8. A Shift to the East
It is no secret that Hong Kong and Singapore have become some of the most frequently used jurisdictions for international arbitration within the last 5 years. This is due to a multitude of reasons, some of which include: both jurisdictions being competent in administering a high volume of cases as well as high-value disputes, strong panels of arbitrators, state-of-the-art facilities, geographic convenience, modern arbitral rules, and most importantly a supportive judiciary and government. In 2016, both experienced sharp growth, and this is likely to continue beyond 2017.
9. Diversity in International Arbitration
Another area which has received little attention is diversity, particularly among arbitrators and with respect to both gender and ethnicity. They key question that needs to be asked is: why is diversity still an issue when there has been a significant increase in the use of international arbitration globally? Other discussions need to focus on the impact this may have on the tribunal’s orders and awards, solutions such as quotas, as well as how current obstacles can be overcome. Arbitral Women is an organisation that was set up to address this gender imbalance, and has almost 1000 members in over 40 countries. The non-profit Arbitrator Intelligence also claims that it will ‘facilitate increased diversity in arbitrator appointments’. For greater discussion on this topic, refer to another post which discusses a recent survey on diversity which was published in January 2017.

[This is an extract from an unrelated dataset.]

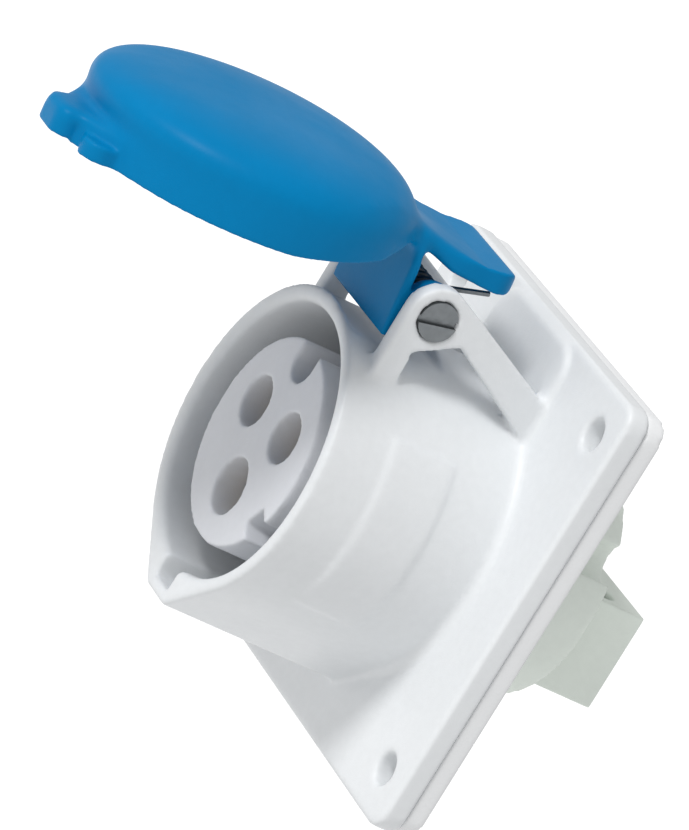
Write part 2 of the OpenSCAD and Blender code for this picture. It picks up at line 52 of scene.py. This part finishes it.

10. Appropriate use of: Emergency Arbitration, Summary Dismissal, Expedited Procedure, Joinder and Consolidation
Most institutions are reforming their old rules in order to include these innovative procedures. As each serves a unique purpose, they are not automatically relevant to every dispute. In 2017, global arbitration conferences will likely discuss the most recent provisions such as SIAC’s Early Dismissal of Claims and Defences (Rule 29) and SCC’s Summary Procedure (Article 39). Joinder, consolidation and emergency arbitration have already received a fair amount of attention since around 2013.